3. Vietnam - Reduced inflation, stronger external accounts, and a stable foreign exchange market have improved its macroeconomic landscape. The government has undertaken several economic-restructuring efforts, including the privatization of state-owned enterprises and relaxed restrictions on regulations to encourage foreign investment. With these developments and abundant natural resources the country has been attracting strong levels of FDI for petroleum refining and chemicals. The government has also invested in industrial zones and export processing zones in an effort to lure additional FDI. The Ministry of Industry and Trade announced a master plan for Vietnam’s industrial development to 2025, with a focus on electronics and telecommunications; industrial processing and manufacturing; and new energy sources.
4. Thailand - The country is the manufacturing hub for motor vehicles and components in the ASEAN region, and the automotive industry accounted for 42 percent of Thailand’s FDI from 2009 to 2013 with greenfield investment in tire manufacturing generated most of the FDI in Thailand’s rubber and plastics industry. Its long history of automotive manufacturing coupled with strong government support has created a relatively low-cost but skilled workforce in the sector with a robust cluster of local suppliers and supporting vehicle component industries.

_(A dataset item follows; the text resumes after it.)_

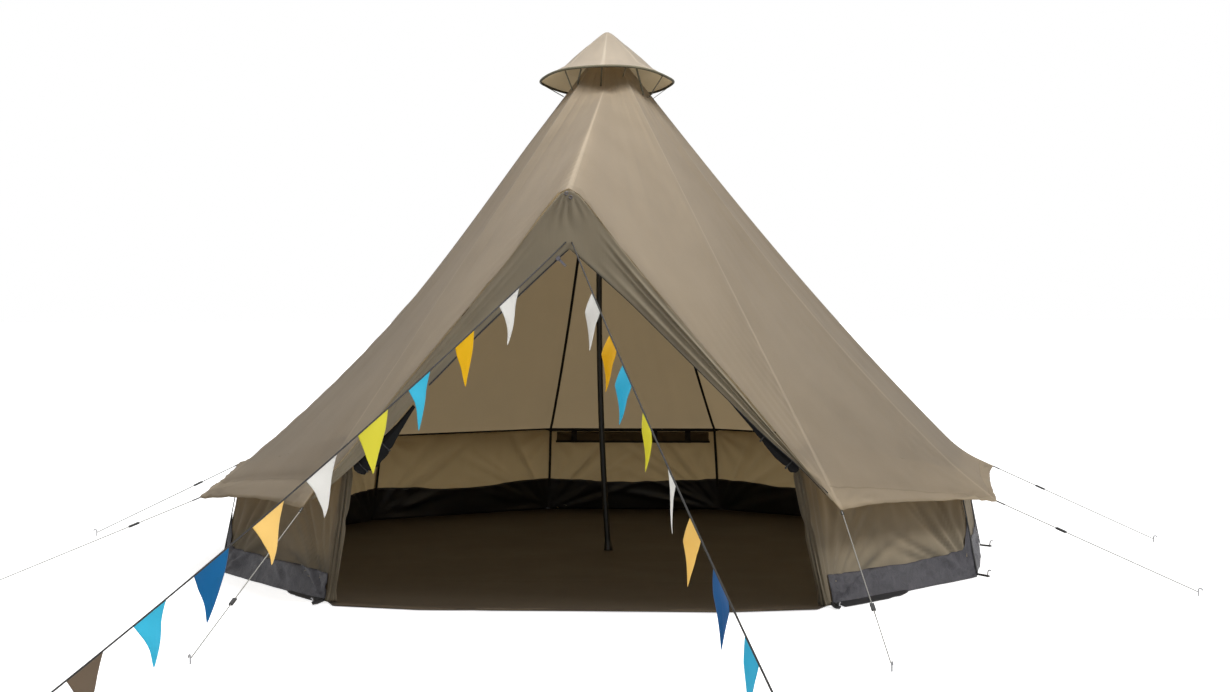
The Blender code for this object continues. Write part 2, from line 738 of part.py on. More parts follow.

5. Philippines - the country has lower levels of manufacturing due to its slow transition from agriculture to manufacturing. The availability of natural resources such as copper, gold, and nickel have lured foreign companies in mining and metals processing, representing 20 percent of manufacturing FDI from 2009 to 2013. The semiconductor and electronics industry also accounts for the majority of the country’s exports, led by large foreign investors while other companies have also invested in unprocessed and processed tobacco, given the Philippines’ strong agriculture base. The Philippines has immense growth potential, boasting a deep pool of skilled labor and a sizeable local market. In an effort to attract more FDI, the government’s 2014 Investment Priorities Plan targets priority sub-sectors including four-wheel motor vehicles assembly; engineered products; chemicals; copper wire rods; paper pulp, and tool and die.
US's INDUSTRIAL OUTLOOK
1. Table below shows a prediction for growth in U.S. GDP and key components of GDP through 2020. GDP Growth is expected to remain sluggish throughout the forecast period with only 2% in 2017.

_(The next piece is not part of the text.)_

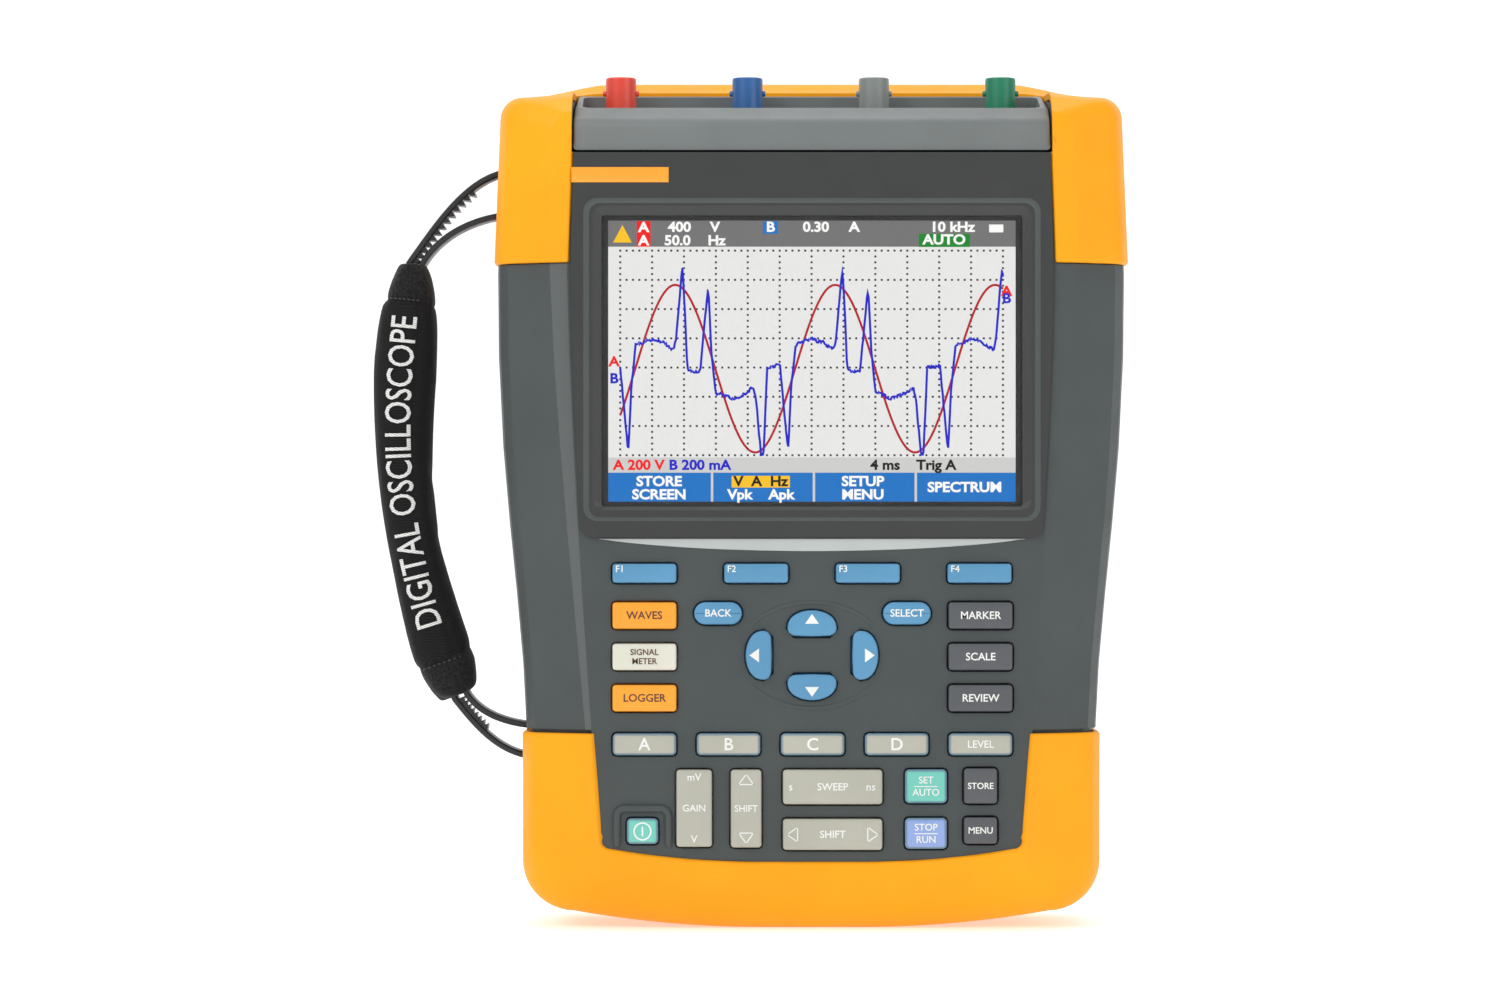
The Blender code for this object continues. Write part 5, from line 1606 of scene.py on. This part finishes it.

2. The forecast reflects poor productivity performance in the U.S. and key parts of the world and further aggravated by stubborn global economic weakness, and a high dollar as the U.S. remains a strong economic player among its trading partners in spite of muted performance.
3. Annual growth of equipment expenditures is expected to average 3.8% for the forecast period performing weakly for an indicator often achieving double-digit growth rates.
4. Table below shows the outlook for manufacturing subsectors. Strong performers are expected to be food, petroleum, chemicals, rubber and plastics, and nonmetallic mineral products. Moderate but steady consumer spending is likely supportive of positive performance in this group of subsectors.
5. Manufacturing is the most globally connected among all the U.S. sectors. After a weak first half of 2016, U.S. economic growth started to accelerate with strength coming from the consumer and improved export demand.
7. Figures below show the lineup of industry forecasts for 2017 and 2020. While food, rubber and plastics, and chemicals are among the strong performers during 2017, aerospace products and parts are predicted to be the dominant growth subsector during 2020 which is inline with expectation of sustained strength in the air travel industry.
Industry Forecasts for 2017
Industry Forecasts for 2020
MALAYSIA MANUFACTURING DEVELOPMENT
1. Investment in transport equipment mainly aerospace, automotive, and shipbuilding machinery and equipment and electrical machinery has been a primary engine of growth for the country, representing 40 percent of manufacturing FDI from 2009 to 2013.
2. Malaysia is becoming a hub for aerospace manufacturing, with foreign investor companies such as Honeywell, JMI Aerospace, and Spirit AeroSystems establishing plants.
3. Malaysian Investment Development Authority (MIDA) identified key manufacturing sectors in high tech, capital, and knowledge-driven industries such as aerospace, biotechnology and advanced materials, and intermediate goods manufacturing.
TRENDS TO MONITOR
1. Shifts in global interest rates as markets price in possible changes in central bank policies, the rate and status of Chinese economy's protracted slowdown and whether U.S. growth is accelerating into 2017.
2. The adoption of industry 4.0 by countries' manufacturing sector in areas notably Big Data and Analytics, Automation, Simulation, Horizontal and Vertical System Integration, Cybersecurity, Cloud Computing, Additive Manufacturing, and Additive Manufacturing.